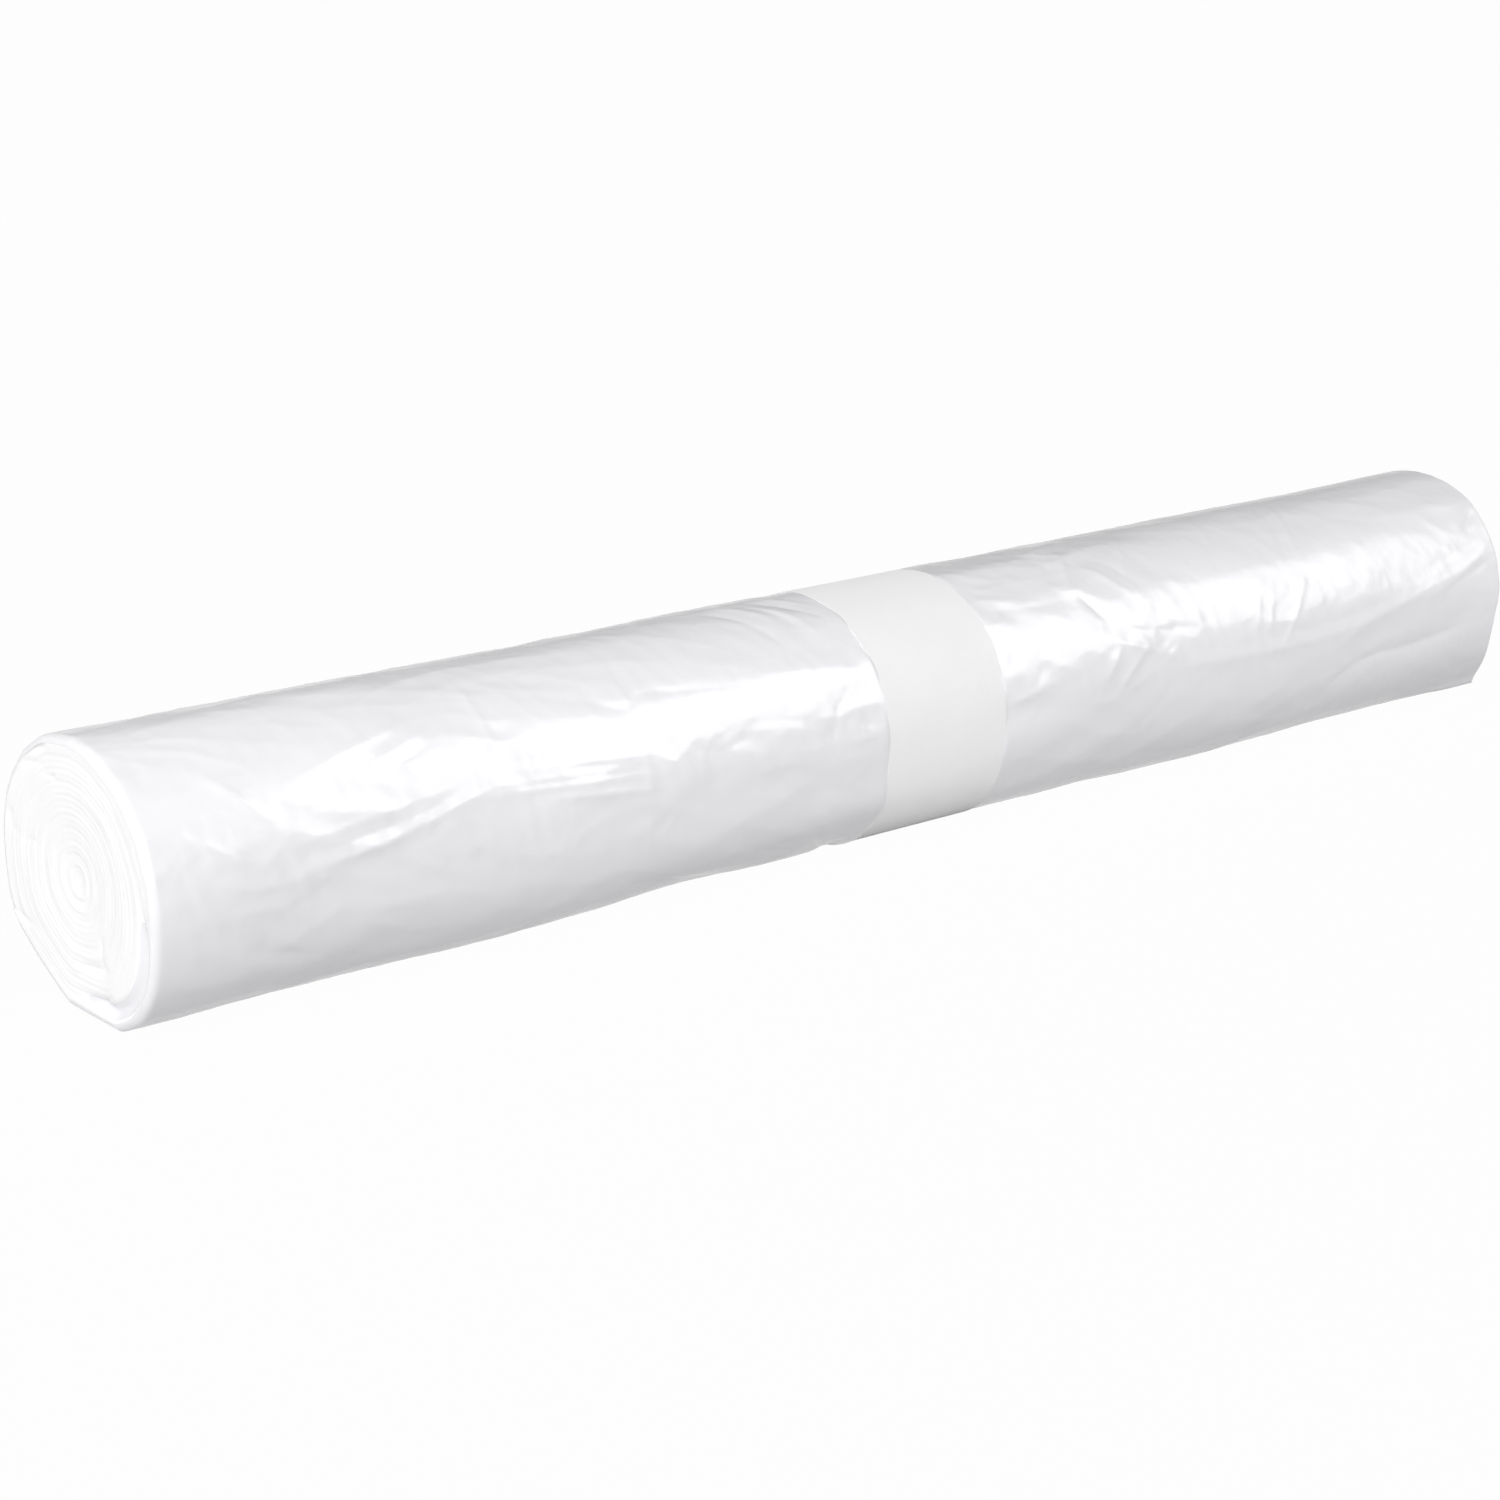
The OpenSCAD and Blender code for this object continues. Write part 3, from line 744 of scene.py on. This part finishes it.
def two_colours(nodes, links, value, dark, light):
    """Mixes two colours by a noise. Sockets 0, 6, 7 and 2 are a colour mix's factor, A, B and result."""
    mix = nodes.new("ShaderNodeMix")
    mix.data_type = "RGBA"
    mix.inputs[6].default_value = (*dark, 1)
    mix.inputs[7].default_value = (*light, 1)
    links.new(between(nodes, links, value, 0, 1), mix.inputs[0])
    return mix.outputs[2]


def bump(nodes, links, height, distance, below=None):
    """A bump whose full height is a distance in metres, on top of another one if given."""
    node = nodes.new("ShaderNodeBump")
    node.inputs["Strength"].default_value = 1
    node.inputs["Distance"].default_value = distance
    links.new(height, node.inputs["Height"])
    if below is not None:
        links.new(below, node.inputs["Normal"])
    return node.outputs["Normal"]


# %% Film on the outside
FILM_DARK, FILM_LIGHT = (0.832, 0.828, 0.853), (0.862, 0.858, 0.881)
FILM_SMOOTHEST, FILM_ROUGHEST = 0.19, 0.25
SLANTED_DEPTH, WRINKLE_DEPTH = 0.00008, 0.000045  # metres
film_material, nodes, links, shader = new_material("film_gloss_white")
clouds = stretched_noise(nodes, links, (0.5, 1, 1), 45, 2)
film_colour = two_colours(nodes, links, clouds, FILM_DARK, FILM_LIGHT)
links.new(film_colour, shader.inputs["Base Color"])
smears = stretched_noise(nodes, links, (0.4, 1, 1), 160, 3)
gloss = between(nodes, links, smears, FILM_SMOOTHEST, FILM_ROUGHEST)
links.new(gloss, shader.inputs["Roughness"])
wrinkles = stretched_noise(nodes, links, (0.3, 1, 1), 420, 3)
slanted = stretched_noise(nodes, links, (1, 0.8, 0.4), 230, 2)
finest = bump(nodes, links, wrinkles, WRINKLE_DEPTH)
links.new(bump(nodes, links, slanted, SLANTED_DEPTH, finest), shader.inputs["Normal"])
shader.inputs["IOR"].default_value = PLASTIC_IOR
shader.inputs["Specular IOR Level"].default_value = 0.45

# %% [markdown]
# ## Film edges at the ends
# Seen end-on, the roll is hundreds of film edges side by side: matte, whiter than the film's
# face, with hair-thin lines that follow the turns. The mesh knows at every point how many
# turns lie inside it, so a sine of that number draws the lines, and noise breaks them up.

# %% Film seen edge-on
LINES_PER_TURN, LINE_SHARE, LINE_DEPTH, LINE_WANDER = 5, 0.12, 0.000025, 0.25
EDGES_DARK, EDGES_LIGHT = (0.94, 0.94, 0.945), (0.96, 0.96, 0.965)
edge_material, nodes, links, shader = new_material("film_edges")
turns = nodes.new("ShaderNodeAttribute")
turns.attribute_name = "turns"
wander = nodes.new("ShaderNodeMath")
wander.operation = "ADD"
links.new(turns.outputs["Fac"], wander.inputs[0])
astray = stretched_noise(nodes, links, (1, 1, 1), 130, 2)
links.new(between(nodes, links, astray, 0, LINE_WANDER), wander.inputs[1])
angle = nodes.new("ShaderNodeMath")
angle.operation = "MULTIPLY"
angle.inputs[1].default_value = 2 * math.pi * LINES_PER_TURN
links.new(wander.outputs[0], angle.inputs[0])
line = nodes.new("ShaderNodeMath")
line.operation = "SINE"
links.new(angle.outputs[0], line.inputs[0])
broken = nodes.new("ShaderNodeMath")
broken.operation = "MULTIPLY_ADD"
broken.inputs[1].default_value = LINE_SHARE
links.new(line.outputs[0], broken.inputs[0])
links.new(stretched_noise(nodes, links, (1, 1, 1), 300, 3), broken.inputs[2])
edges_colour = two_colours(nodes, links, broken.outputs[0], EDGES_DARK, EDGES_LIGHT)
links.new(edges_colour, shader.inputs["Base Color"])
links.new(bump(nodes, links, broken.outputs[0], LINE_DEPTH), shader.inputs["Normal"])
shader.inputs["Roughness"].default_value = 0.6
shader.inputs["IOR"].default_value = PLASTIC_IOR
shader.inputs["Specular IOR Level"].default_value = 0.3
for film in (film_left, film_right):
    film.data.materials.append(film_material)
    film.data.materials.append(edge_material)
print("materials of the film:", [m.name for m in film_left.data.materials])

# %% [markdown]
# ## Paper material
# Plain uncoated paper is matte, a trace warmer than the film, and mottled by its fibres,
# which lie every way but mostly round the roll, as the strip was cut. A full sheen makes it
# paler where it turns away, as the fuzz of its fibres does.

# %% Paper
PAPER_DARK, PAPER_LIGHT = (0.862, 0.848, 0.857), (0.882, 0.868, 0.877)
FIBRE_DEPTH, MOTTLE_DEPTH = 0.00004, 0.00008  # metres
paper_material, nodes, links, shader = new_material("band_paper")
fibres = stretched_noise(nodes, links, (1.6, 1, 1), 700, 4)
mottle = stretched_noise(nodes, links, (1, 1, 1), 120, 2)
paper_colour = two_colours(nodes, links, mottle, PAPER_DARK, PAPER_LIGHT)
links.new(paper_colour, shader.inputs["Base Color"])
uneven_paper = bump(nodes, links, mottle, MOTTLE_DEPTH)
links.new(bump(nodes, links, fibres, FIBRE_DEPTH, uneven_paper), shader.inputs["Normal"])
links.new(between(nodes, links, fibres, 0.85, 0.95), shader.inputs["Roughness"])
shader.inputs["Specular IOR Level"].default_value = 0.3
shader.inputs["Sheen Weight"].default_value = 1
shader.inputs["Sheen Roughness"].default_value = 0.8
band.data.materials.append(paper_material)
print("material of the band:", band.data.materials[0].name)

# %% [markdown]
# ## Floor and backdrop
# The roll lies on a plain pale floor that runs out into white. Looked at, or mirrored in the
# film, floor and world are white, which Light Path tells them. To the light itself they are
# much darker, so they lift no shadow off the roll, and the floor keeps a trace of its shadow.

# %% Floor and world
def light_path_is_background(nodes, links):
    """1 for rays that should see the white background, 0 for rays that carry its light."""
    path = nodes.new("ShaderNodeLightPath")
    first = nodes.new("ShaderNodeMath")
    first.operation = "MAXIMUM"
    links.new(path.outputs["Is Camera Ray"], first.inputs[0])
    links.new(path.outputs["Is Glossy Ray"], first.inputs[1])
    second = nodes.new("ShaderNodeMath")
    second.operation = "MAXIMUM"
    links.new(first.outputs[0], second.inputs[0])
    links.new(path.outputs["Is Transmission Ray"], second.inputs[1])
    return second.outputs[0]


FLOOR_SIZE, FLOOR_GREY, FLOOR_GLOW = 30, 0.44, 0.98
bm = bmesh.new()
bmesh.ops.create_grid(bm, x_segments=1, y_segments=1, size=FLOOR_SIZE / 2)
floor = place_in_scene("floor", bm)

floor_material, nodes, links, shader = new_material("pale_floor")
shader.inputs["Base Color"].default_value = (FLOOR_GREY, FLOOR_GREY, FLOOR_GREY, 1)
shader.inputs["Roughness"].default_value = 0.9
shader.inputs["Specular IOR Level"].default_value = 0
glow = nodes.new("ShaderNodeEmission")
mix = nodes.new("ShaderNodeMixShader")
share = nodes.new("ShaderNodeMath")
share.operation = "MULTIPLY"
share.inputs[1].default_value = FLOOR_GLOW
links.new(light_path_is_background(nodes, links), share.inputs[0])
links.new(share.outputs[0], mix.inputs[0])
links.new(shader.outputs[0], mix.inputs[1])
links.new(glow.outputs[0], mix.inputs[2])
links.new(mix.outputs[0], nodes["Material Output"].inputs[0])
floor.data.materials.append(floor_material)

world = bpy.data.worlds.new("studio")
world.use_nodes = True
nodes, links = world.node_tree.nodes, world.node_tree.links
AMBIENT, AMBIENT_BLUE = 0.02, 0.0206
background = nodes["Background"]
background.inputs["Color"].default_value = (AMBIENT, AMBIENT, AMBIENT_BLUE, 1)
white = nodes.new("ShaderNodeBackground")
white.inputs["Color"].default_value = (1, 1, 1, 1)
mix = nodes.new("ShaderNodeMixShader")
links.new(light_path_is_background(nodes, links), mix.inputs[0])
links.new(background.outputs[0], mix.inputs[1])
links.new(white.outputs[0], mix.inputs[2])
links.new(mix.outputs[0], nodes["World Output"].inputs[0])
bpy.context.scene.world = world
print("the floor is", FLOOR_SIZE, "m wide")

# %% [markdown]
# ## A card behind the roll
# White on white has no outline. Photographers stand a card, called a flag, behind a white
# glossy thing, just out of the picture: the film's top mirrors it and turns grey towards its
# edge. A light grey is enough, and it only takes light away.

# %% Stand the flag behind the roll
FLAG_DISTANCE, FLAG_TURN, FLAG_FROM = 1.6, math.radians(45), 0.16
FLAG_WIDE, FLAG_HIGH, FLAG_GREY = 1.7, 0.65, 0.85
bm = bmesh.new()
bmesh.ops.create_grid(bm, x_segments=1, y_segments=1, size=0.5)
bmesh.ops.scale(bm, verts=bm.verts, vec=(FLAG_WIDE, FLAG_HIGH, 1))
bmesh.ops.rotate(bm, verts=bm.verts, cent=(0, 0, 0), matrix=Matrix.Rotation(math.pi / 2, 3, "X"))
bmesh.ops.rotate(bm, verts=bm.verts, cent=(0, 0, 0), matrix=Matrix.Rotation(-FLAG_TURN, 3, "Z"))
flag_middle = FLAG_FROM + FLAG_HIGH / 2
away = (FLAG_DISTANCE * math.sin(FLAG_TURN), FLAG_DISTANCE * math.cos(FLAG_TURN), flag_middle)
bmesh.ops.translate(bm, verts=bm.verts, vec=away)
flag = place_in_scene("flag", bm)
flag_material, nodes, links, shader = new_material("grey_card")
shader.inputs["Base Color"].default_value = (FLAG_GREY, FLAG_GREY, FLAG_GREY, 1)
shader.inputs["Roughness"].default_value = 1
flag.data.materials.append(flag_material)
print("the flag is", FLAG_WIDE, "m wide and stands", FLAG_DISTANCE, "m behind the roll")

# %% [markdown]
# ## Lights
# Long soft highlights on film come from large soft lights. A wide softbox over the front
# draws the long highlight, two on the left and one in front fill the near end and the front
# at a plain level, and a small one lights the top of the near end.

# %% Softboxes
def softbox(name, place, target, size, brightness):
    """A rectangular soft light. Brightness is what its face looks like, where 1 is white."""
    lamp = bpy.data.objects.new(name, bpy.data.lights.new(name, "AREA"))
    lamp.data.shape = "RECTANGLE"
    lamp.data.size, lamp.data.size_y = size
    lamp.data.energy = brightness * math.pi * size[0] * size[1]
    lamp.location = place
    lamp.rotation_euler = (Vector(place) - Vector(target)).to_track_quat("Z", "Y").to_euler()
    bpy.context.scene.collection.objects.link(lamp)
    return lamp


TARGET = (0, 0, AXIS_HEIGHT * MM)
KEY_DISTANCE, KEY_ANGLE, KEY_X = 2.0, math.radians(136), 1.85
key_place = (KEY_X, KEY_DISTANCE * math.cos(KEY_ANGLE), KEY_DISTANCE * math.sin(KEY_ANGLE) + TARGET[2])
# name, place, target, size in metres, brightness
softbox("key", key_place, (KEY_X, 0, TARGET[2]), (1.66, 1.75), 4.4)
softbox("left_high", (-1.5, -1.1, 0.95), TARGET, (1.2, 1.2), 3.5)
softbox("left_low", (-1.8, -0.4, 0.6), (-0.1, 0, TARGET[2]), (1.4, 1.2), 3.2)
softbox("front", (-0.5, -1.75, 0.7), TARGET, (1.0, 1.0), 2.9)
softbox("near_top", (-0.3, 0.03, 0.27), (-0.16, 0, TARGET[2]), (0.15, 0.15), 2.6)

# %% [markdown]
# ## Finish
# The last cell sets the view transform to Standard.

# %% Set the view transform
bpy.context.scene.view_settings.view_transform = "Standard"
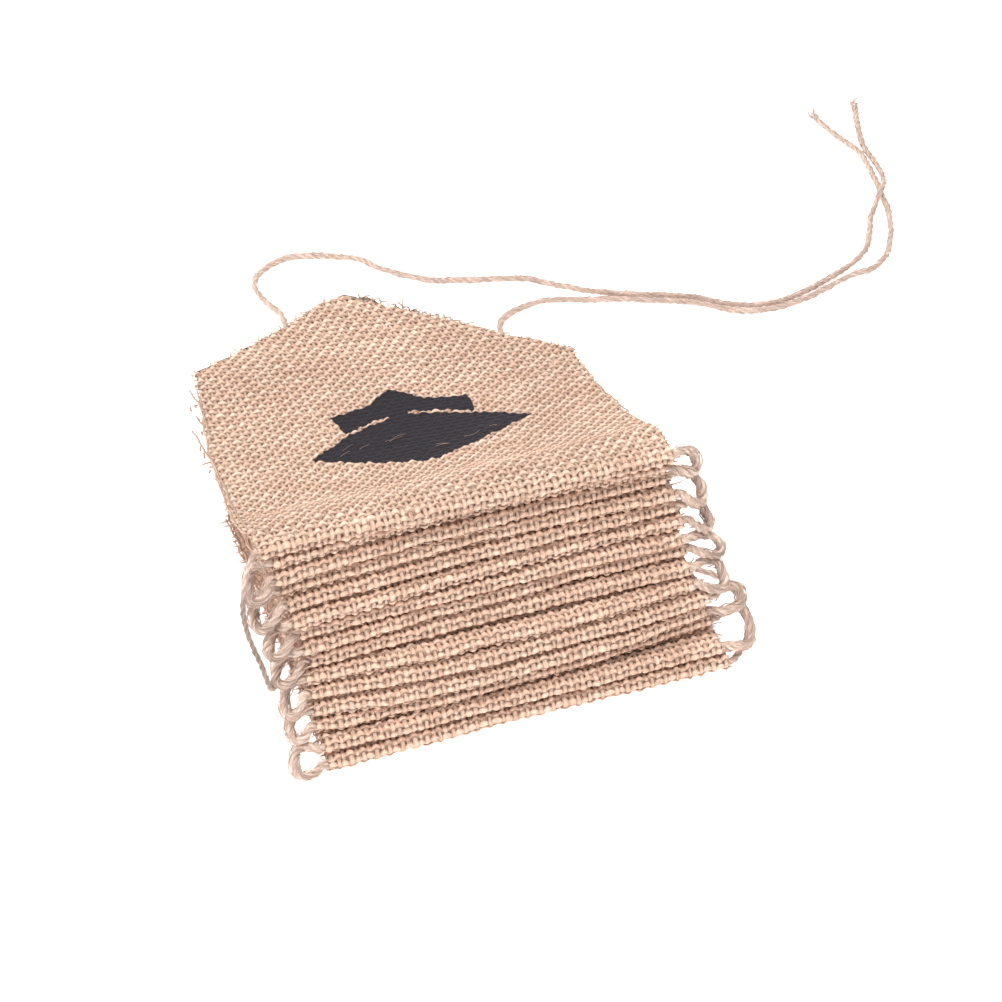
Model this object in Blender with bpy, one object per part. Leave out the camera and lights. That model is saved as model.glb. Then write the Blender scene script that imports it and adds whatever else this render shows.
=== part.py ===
· · · ·
■ **Do this**:
Find the line containing "Model this object", then output it and every line after it to the end of the data, exactly.

■ **The reply**:
Model this object in Blender with bpy, one object per part. Leave out the camera and lights. That model is saved as model.glb. Then write the Blender scene script that imports it and adds whatever else this render shows.
=== part.py ===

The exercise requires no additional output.